After all, digging was much different from today, too.

“When people had tractors, they had some implements that could help,” says Walker. “Before that, it was just by hand — picks and shovels.”

As a child, if there was a funeral in the community, the school would close and all of the students would travel together to the funeral. They were always held at 2 p.m.

“A funeral might last two hours or longer and often two preachers took turns sermonizing,” noted historian Townsend Godsey in his book, These Were the Last. “At the graveside service, friends stood up and testified to the virtues of the deceased, and neighbors took turns with the shovel, to fill the grave.”

And once a year, those people were remembered at Decoration Day.

Decoration Day traditions

The official start of Memorial Day in 1971 slowed Decoration Day traditions, which in some places had already evolved into the weekend of tasty barbecue and lakeside fun that many enjoy today.
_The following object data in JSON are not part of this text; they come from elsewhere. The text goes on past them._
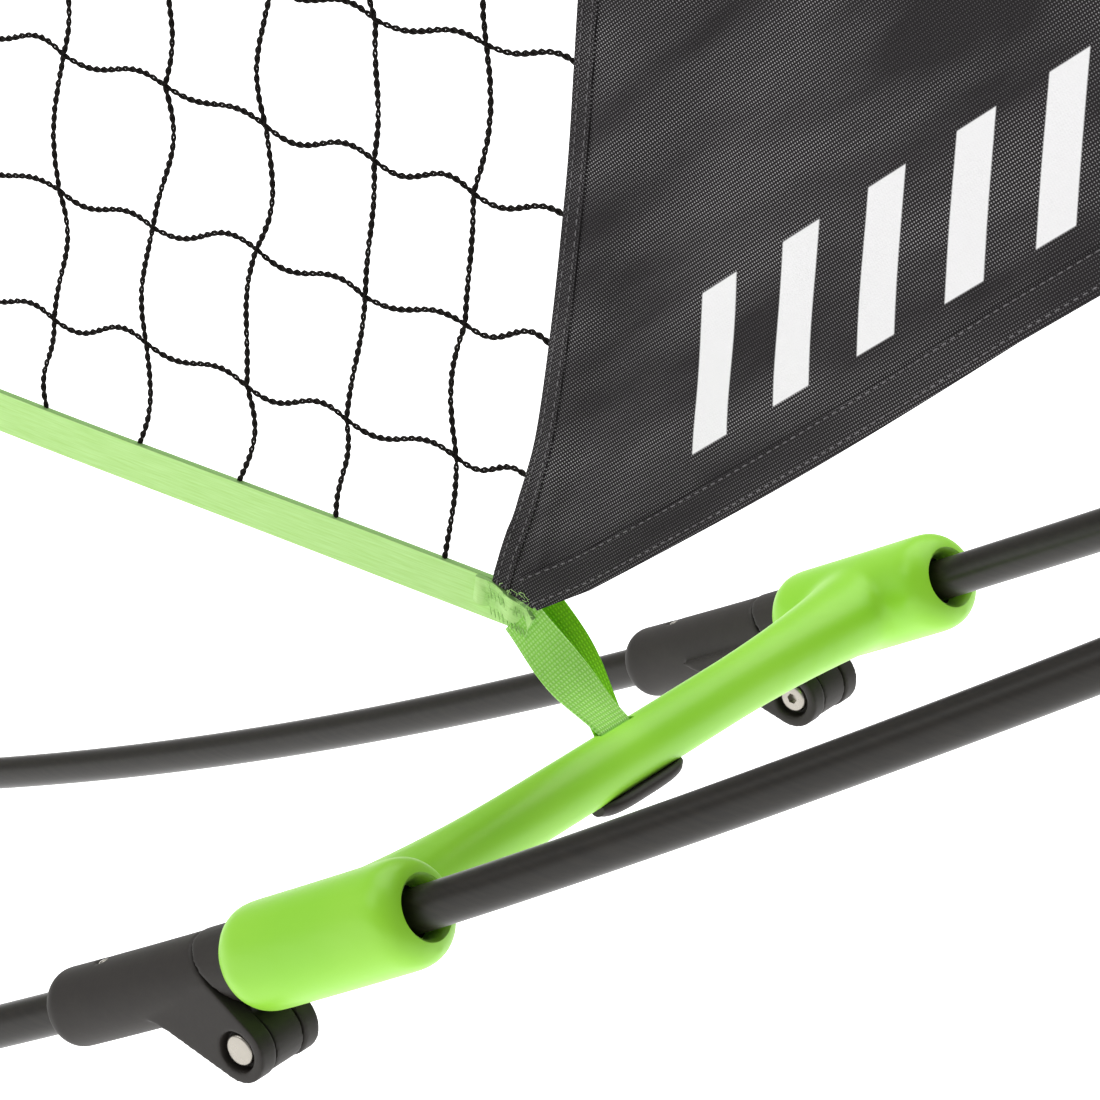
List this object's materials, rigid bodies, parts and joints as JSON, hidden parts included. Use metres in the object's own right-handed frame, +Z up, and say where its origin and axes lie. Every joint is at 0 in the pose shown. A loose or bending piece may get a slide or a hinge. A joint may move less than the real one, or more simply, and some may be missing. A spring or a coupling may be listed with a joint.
{
  "type": "pitch back rebounder",
  "caption": "Low free-standing net on a double bow frame of elastic rods, with end wings that fold under on offset hinges.",
  "frame": {"origin": "on the ground under the middle of the net, centre of the bounding box's bottom", "axes": "+X along the net, +Y across it, +Z up"},
  "size_m": [3.389, 0.3452, 0.9051],
  "materials": {
    "rod_fibreglass": "pultruded fibreglass rod with a smooth charcoal coating",
    "hinge_nylon": "moulded black nylon, fine matt texture",
    "bar_nylon": "moulded bright green nylon, satin",
    "shoe_rubber": "matt black rubber",
    "bright_steel": "bright nickel-plated steel",
    "net_cord": "black knitted polyester cord",
    "green_webbing": "light green ribbed polyester webbing",
    "black_polyester": "plain-woven black polyester with double-stitched hems"
  },
  "bodies": {
    "base": {"centre_bar": "bar_nylon", "near_shoe": "shoe_rubber", "far_shoe": "shoe_rubber", "netting": "net_cord", "bottom_band": "green_webbing", "top_band": "green_webbing", "left_near_base_rod": "rod_fibreglass", "left_near_fork": "hinge_nylon", "left_near_hinge_nut": "bright_steel", "left_near_hinge_screw": "bright_steel", "left_far_base_rod": "rod_fibreglass", "left_far_fork": "hinge_nylon", "left_far_hinge_nut": "bright_steel", "left_far_hinge_screw": "bright_steel", "right_near_base_rod": "rod_fibreglass", "right_near_fork": "hinge_nylon", "right_near_hinge_nut": "bright_steel", "right_near_hinge_screw": "bright_steel", "right_far_base_rod": "rod_fibreglass", "right_far_fork": "hinge_nylon", "right_far_hinge_nut": "bright_steel", "right_far_hinge_screw": "bright_steel"},
    "left_wing": {"left_cross_bar": "bar_nylon", "left_end_panel": "black_polyester", "left_corner_strap": "green_webbing", "left_toggle": "hinge_nylon", "left_top_band": "green_webbing", "left_tip_strap": "green_webbing", "left_tip": "hinge_nylon", "left_tip_rivet": "bright_steel", "left_near_wing_rod": "rod_fibreglass", "left_near_tongue": "hinge_nylon", "left_far_wing_rod": "rod_fibreglass", "left_far_tongue": "hinge_nylon"},
    "right_wing": {"right_cross_bar": "bar_nylon", "right_end_panel": "black_polyester", "right_corner_strap": "green_webbing", "right_toggle": "hinge_nylon", "right_top_band": "green_webbing", "right_tip_strap": "green_webbing", "right_tip": "hinge_nylon", "right_tip_rivet": "bright_steel", "right_near_wing_rod": "rod_fibreglass", "right_near_tongue": "hinge_nylon", "right_far_wing_rod": "rod_fibreglass", "right_far_tongue": "hinge_nylon"}
  },
  "joints": [
    {"name": "right_wing_fold", "type": "hinge", "parent": "base", "child": "right_wing", "pos_m": [1.01883, 0, 0.33435], "axis": [0, 1, 0], "range_deg": [0, 170]},
    {"name": "left_wing_fold", "type": "hinge", "parent": "base", "child": "left_wing", "pos_m": [-1.01883, 0, 0.33435], "axis": [0, -1, 0], "range_deg": [0, 170]}
  ]
}
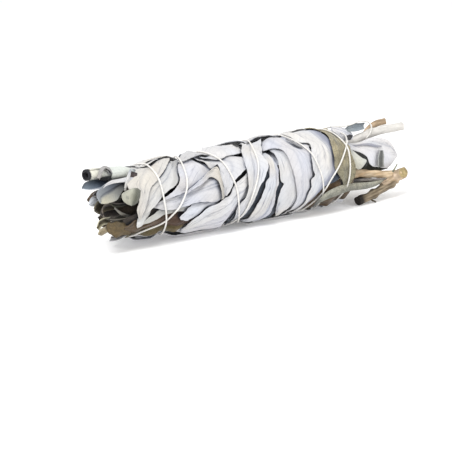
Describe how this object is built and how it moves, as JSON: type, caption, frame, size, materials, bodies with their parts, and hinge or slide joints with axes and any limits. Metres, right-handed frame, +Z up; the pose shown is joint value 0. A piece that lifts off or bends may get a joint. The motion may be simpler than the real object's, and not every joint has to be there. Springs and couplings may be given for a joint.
{
  "type": "sage smudge stick",
  "caption": "Bundle of dried white sage sprigs tied with cotton twine, lying on its side, with leaf tips at one end and cut woody stems at the other",
  "frame": {"origin": "the middle of the underside of the bounding box, on the surface that the stick lies on", "axes": "+X runs along the bundle towards the cut stems, +Y to its back, +Z up as it lies"},
  "size_m": [0.2122, 0.0444, 0.0415],
  "materials": {
    "white_leaf": "felted, matte",
    "heart_leaf": "dry, crumpled, matte",
    "khaki_leaf": "felted, matte",
    "brown_leaf": "dry, matte",
    "grey_green_leaf": "felted, matte",
    "pale_stem": "raw bark, matte",
    "tan_stem": "raw bark, matte",
    "brown_stem": "raw bark, matte",
    "twine": "two-ply cotton, matte"
  },
  "bodies": {
    "root": {"sprig_1_leaves": "white_leaf", "sprig_2_leaves": "white_leaf", "sprig_3_leaves": "white_leaf", "sprig_4_leaves": "white_leaf", "sprig_5_leaves": "white_leaf", "sprig_6_leaves": "white_leaf", "centre_sprig_leaves": "heart_leaf", "khaki_leaf": "khaki_leaf", "brown_leaf_1": "brown_leaf", "brown_leaf_2": "brown_leaf", "brown_leaf_3": "brown_leaf", "grey_green_leaf": "grey_green_leaf", "stem_1": "pale_stem", "stem_2": "tan_stem", "forked_stem": "tan_stem", "stem_4": "brown_stem", "stem_5": "tan_stem", "stem_6": "brown_stem", "centre_stem": "brown_stem", "twine": "twine"}
  },
  "joints": []
}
But in some parts of the Ozarks, traditional Decoration Day continues.

“A lot of country cemeteries still hold Decoration Day, though of course it has changed,” says Burnett, the author. “These days people show up early to drop off arrangements of silk flowers, but they don’t stick around. Some cemeteries have a volunteer on hand to take donations, but there aren’t any events that I’m aware of. A lot of cemeteries are completely decorated before the actual day of the event.”

Souder, Walker’s home community, is another place where it’s still recognized.

“A lot of people come who used to live there, but they don’t come like they used to,” says Walker.